In 1964, I arrived at college-the School of Fine Arts at Carnegie Tech-and in quick undergraduate succession, I majored in painting, textile design, printmaking, before finally settling on graphic design.
On one particularly creative date-one sunny fall day just outside of Pittsburgh-I saw for the first time a Frank Lloyd Wright house-the Kauffman House, best known as Fallingwater. It was, indeed, falling into the water. While we couldn't get inside, its physical setting and visual impact piqued my curiosity and later inspired me to peer into Carnegie Tech's School of Architecture.
Unfortunately, what I noticed was that there were just two women students who had managed to break through the architecture profession's famous and historic glass ceiling-its male gender bias. With the women's movement not yet fully in bloom, and Hillary Clinton still at Wellesley, I withdrew from architecture's doorway.
Much changed by the time, at the age of 27, I began a Masters program in architecture at Harvard. Forty percent of my first-year class was women, an exponential increase from past years.
Graduating three years later, in 1976, I skeptically, but bravely and lovingly, accompanied my soon-to-be husband, David Abel, across the country to Los Angeles. I was, needless to say, a bit apprehensive about becoming a resident of sun-drenched, sprawling Southern California. And, I received no support for this move from any of my northeast corridor classmates. Few, if any, of them thought the land of architectural opportunity extended beyond Saul Steinberg's world map as seen from New York's 9th Avenue.
My first job in Los Angeles- at the lofty sum of $5 an hour-was with John Lautner, a Frank Lloyd Wright protégé who studied at Taliesin. Lautner had come to Los Angeles to supervise the construction of one of Frank Lloyd Wright's projects.
While John's considerable imagination and talent is now well documented in a retrospective at the Hammer Museum, what is less well known is that he kept a packet of Wright's letters, tied with a red ribbon, in the bottom drawer of his desk. Occasionally, and I remember this vividly, he would gather the studio's architects together and read one of Mr. Wright's tomes.
In 1978, David and I moved to Los Feliz, and in 1980, we built our home and started a family. Fast forward 5-6 years and our son Eliot began taking art classes at Barnsdall along with his neighborhood friends, Ben, Becca, and Jonah Lehrer and Kier Lehman.
More than a decade later, collaborating with my friends and colleagues Mia and Michael Lehrer, who were the well-deserved previous recipients of this same honor, we master-planned Barnsdall Park, building on its history and planning for its future.

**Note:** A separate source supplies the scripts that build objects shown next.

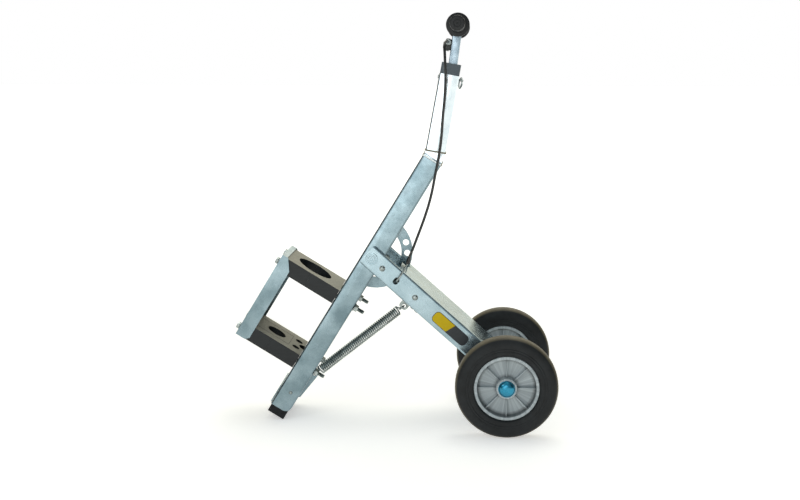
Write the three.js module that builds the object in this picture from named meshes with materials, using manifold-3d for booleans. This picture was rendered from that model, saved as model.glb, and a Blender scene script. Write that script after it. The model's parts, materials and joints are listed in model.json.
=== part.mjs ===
// Two-wheel trolley for a demolition hammer: slanted column with a clamping cradle, a wheeled
// arm that folds on it, a T-bar handle with a release lever, and a return spring.
// Millimetres, +Z up. The origin is on the floor under the middle of the trolley.
import * as THREE from 'three';
import { mergeVertices } from 'three/addons/utils/BufferGeometryUtils.js';
import Module from 'manifold-3d';

const wasm = await Module();
wasm.setup();

// ---------------------------------------------------------------- driving dimensions
const gap = 0.3;                       // clearance between pieces that touch
const deg = Math.PI / 180;

const wheel = { radius: 125, width: 52, mid: 170, rim: 79, boss: 25, bore: 10.3, ribs: 8 };
const axle = { x: 279, z: 125, radius: 10, end: 199 };
const pivot = { x: -56, z: 421, radius: 8, boss: 15 };

const arm = {
  angle: Math.atan2(pivot.z - axle.z, axle.x - pivot.x),
  length: Math.hypot(pivot.z - axle.z, axle.x - pivot.x),
  front: -18, rear: 24, bottom: -26.5, top: 28.5,
  half: 87, wall: 3, bend: 5, lip: 8.5, webStart: 88, webStop: 420,
};
const column = { tilt: 31.25 * deg, depth: 52, half: 75, wall: 3, bottom: -457, top: 284, bend: 5, heel: 18 };
const foot = {
  rivet: 3, rivetX: 3.4, rivetZ: -406, padLeft: -23.5, padRight: 22.5, padBottom: -478.8, padHalf: 71,
  plateHalf: 62, plateHeight: 50, plateWall: 3,
};
const mast = { tilt: 10.1 * deg, left: 81, size: 50, half: 25, wall: 2.5, bottom: 285, top: 477 };
const collar = { inset: 1, height: 28, slot: 26, shift: 4 };
const handle = { x: 152.2, z: 990.6, tilt: 7.4 * deg, stem: 22, stemWall: 2, drop: 150, barRadius: 12.5 };
const grip = { start: 88, end: 195, radius: 17.5, flange: 28.5, flangeWidth: 5 };

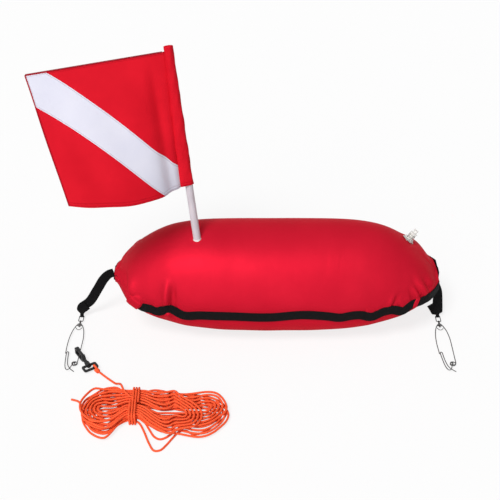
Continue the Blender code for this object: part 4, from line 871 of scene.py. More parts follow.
# The hem wraps the rod in the top edge: a ring three quarters round it with two legs down the cloth
def buildHem():
    share = np.linspace(*hem["run"], hem["stations"])
    one = np.ones_like(share)
    edge = flagPoint(share, one)
    under = flagPoint(share, one - flag["hemDepth"] / flag["hoist"])
    up = unit(edge - under)
    along = unit(np.array(flag["flyTop"]))
    facing = unit(np.cross(np.broadcast_to(along, up.shape), up))
    inner = flag["rodRadius"] + flag["gap"]
    leg = flag["thickness"] / 2 + flag["gap"]
    opening = math.asin(leg / inner)
    edge = edge + facing * (flag["thickness"] + flag["gap"])
    centre = edge - up * inner * hem["sunk"]
    angle = np.linspace(opening, 2 * np.pi - opening, hem["arc"])[None, :, None]
    arc = centre[:, None] - inner * (facing[:, None] * np.sin(angle) + up[:, None] * np.cos(angle))
    first = (edge - up * flag["hemDepth"] - facing * leg)[:, None]
    last = (edge - up * flag["hemDepth"] + facing * leg)[:, None]
    points = np.concatenate([first, arc, last], 1)
    place = np.linspace(0, hem["clothWidth"], points.shape[1])
    uv = np.stack(np.meshgrid(share * flag["clothWidth"], place, indexing="ij"), -1)
    item = surface("flagHem", points, uv)
    thicken(item, flag["thickness"], -1)
    enlist(item, "flag", "flag_hem")
    return item


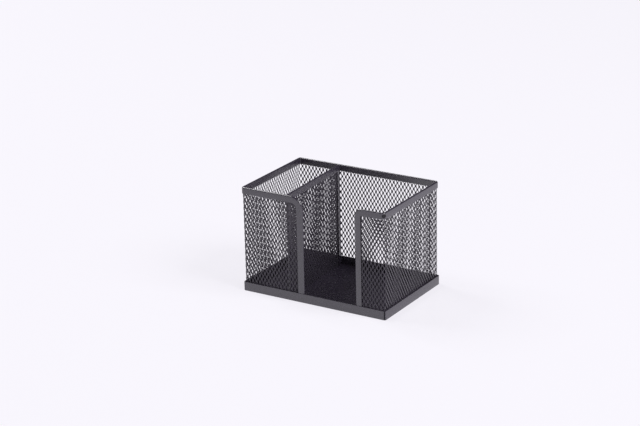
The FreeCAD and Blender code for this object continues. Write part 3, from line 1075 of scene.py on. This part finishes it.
@dataclass
class Studio:
    """Pale floor, soft lamps and the camera at the photograph's angle.

    Attributes:
        aim: point that the middle of the picture shows.
        azimuth: turn of the camera to the right of the front.
        elevation: height of the camera as an angle.
        roll: turn of the camera about its own axis.
        distance: distance from the camera to the aim.
        lens: focal length for a sensor 36 mm wide.
        lamps: the lamps.
        lamp_size: side of each lamp.
        lamp_distance: distance from each lamp to the aim.
        floor_size: side of the floor.
        floor_colour: linear colour of the floor and of the studio low down.
        floor_roughness: roughness of the floor.
        floor_sheen: specular level of the floor.
        floor_glow: share of its plain colour, without light or shadow, in what is seen of it.
        low_light: strength of the studio's own light low down.
        dim_light: strength of that light higher up.
        dim_band: sines of the two elevations between which that light dims.
    """

    aim: Vector = field(default_factory=lambda: Vector((-28.0, 9.6, 64.3)) * MM)
    azimuth: float = math.radians(32.28)
    elevation: float = math.radians(19.72)
    roll: float = math.radians(-1.34)
    distance: float = 1.7775
    lens: float = 108.79
    lamps: tuple[Lamp, ...] = (
        Lamp("left_softbox", math.radians(270), math.radians(47), 114),
        Lamp("right_softbox", math.radians(90), math.radians(42), 134),
    )
    lamp_size: float = 2.0
    lamp_distance: float = 4.0
    floor_size: float = 12.0
    floor_colour: tuple[float, float, float] = (0.935, 0.915, 0.975)
    floor_roughness: float = 0.9
    floor_sheen: float = 0.1
    floor_glow: float = 0.78
    low_light: float = 1.0
    dim_light: float = 0.05
    dim_band: tuple[float, float] = (0.11, 0.2)

    def build(self) -> None:
        """Set up the floor, the world, the lamps and the camera."""
        self._floor()
        self._world()
        for lamp in self.lamps:
            self._hang(lamp)
        self._camera()
        bpy.context.scene.view_settings.view_transform = "Standard"

    def _floor(self) -> None:
        """Lay the pale floor."""
        bpy.ops.object.select_all(action="DESELECT")
        bpy.ops.mesh.primitive_plane_add(size=self.floor_size)
        floor = bpy.context.object
        floor.name = "floor"
        floor.data.materials.append(self._floor_paint())

    def _floor_paint(self) -> bpy.types.Material:
        """Build the floor's material.

        Most of what the camera or a reflection sees of it is its plain colour. The light that it
        throws on the holder comes from its lit surface alone.

        Returns:
            A node material that keeps the floor's shadows.
        """
        paint = bpy.data.materials.new("pale_sweep")
        paint.use_nodes = True
        tree = paint.node_tree
        shader = tree.nodes["Principled BSDF"]
        shader.inputs["Base Color"].default_value = (*self.floor_colour, 1)
        shader.inputs["Roughness"].default_value = self.floor_roughness
        shader.inputs["Specular IOR Level"].default_value = self.floor_sheen
        glow = tree.nodes.new("ShaderNodeEmission")
        glow.inputs["Color"].default_value = (*self.floor_colour, 1)
        rays = tree.nodes.new("ShaderNodeLightPath").outputs
        seen = self._combine(tree, "ADD", rays["Is Camera Ray"], rays["Is Glossy Ray"])
        seen = self._combine(tree, "MAXIMUM", seen, rays["Is Transmission Ray"])
        share = tree.nodes.new("ShaderNodeMapRange")
        share.inputs["To Max"].default_value = self.floor_glow
        mix = tree.nodes.new("ShaderNodeMixShader")
        tree.links.new(seen, share.inputs["Value"])
        tree.links.new(share.outputs["Result"], mix.inputs["Fac"])
        tree.links.new(shader.outputs["BSDF"], mix.inputs[1])
        tree.links.new(glow.outputs["Emission"], mix.inputs[2])
        tree.links.new(mix.outputs["Shader"], tree.nodes["Material Output"].inputs["Surface"])
        return paint

    def _combine(
        self,
        tree: bpy.types.NodeTree,
        operation: str,
        first: bpy.types.NodeSocket,
        second: bpy.types.NodeSocket,
    ) -> bpy.types.NodeSocket:
        """Combine two values of a node tree.

        Args:
            tree: the node tree.
            operation: what is worked out from the two.
            first: one value.
            second: the other value.

        Returns:
            The socket with the result.
        """
        maths = tree.nodes.new("ShaderNodeMath")
        maths.operation = operation
        tree.links.new(first, maths.inputs[0])
        tree.links.new(second, maths.inputs[1])
        return maths.outputs["Value"]

    def _world(self) -> None:
        """Surround everything with a studio as pale as the floor low down and dim above it."""
        world = bpy.data.worlds.new("studio")
        bpy.context.scene.world = world
        world.use_nodes = True
        nodes, links = world.node_tree.nodes, world.node_tree.links
        place = nodes.new("ShaderNodeTexCoord")
        parts = nodes.new("ShaderNodeSeparateXYZ")
        fade = nodes.new("ShaderNodeMapRange")
        fade.interpolation_type = "SMOOTHSTEP"
        fade.inputs["From Min"].default_value = self.dim_band[0]
        fade.inputs["From Max"].default_value = self.dim_band[1]
        fade.inputs["To Min"].default_value = self.low_light
        fade.inputs["To Max"].default_value = self.dim_light
        links.new(place.outputs["Generated"], parts.inputs["Vector"])
        links.new(parts.outputs["Z"], fade.inputs["Value"])
        links.new(fade.outputs["Result"], nodes["Background"].inputs["Strength"])
        nodes["Background"].inputs["Color"].default_value = (*self.floor_colour, 1)

    def _hang(self, lamp: Lamp) -> None:
        """Hang a lamp that looks at the holder.

        Args:
            lamp: the lamp.
        """
        light = bpy.data.lights.new(lamp.name, "AREA")
        light.size = self.lamp_size
        light.energy = lamp.power
        softbox = bpy.data.objects.new(lamp.name, light)
        softbox.matrix_world = self._outlook(lamp.azimuth, lamp.elevation, self.lamp_distance)
        bpy.context.scene.collection.objects.link(softbox)

    def _camera(self) -> None:
        """Stand the camera where the photograph was taken from."""
        view = bpy.data.cameras.new("camera")
        view.lens = self.lens
        camera = bpy.data.objects.new("camera", view)
        camera.matrix_world = self._outlook(self.azimuth, self.elevation, self.distance, self.roll)
        bpy.context.scene.collection.objects.link(camera)
        bpy.context.scene.camera = camera

    def _outlook(
        self, azimuth: float, elevation: float, distance: float, roll: float = 0.0
    ) -> Matrix:
        """Work out the place and turn of something that looks at the aim.

        Args:
            azimuth: where it stands, as a turn to the right of the front.
            elevation: its height as an angle.
            distance: its distance from the aim.
            roll: its turn about its own axis.

        Returns:
            Its matrix in the world.
        """
        turn = Matrix.Rotation(azimuth, 4, "Z")
        tip = Matrix.Rotation(QUARTER_TURN - elevation, 4, "X")
        own = Matrix.Rotation(roll, 4, "Z")
        back = Matrix.Translation((0, 0, distance))
        return Matrix.Translation(self.aim) @ turn @ tip @ own @ back


def corners(box: tuple[Vector, Vector]) -> list[list[float]]:
    """Return a box as plain lists of numbers."""
    return [list(corner) for corner in box]


def main() -> None:
    """Build the holder piece by piece, then the studio around it."""
    logging.basicConfig(level=logging.INFO, format="%(name)s: %(message)s")
    finishes = Finishes()
    shop = Workshop(finishes.coats(), finishes.painted_shade.material())
    BasePan().build(shop)
    MeshWall().build(shop)
    MainRim().build(shop)
    FrontRim(End.LEFT, "rim_front_left", LEFT_SWEEP).build(shop)
    FrontRim(End.RIGHT, "rim_front_right", RIGHT_SWEEP).build(shop)
    CornerWeld().build(shop)
    Divider().build(shop)
    Studio().build()


if __name__ == "__main__":
    main()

Several years later, I was tasked with the first phase restoration of the Hollyhock House.
I've been fortunate to have now practiced architecture for more than twenty-eight years in Southern California, and clearly, art, architecture, Frank Lloyd Wright, and Los Angeles have all to varying degrees shaped my life and my career.
So, in accepting this honor, I would like to thank my adopted home, Los Angeles; John Lautner for giving me a chance; my good fortune in having parents who supported my dreams; and my husband, David Abel, who fully imagined "my successful career" and our meaningful life together in the "City of Angels."
Tonight your support of Barnsdall Park ensures that in the not-to-distant future the next recipient of this honor will share and recount their story of the influence on their life and lasting value of the art classes offered here in Aline Barnsdall's Park.
Allow me to conclude by thanking the Barnsdall Art Park Foundation, John Kirk Mukri and Olga Garay from the city of Los Angeles Department of Recreation and Parks and Cultural Affairs Departments, respectively, and all of you who are here tonight for making this "Big City" recognition memorable.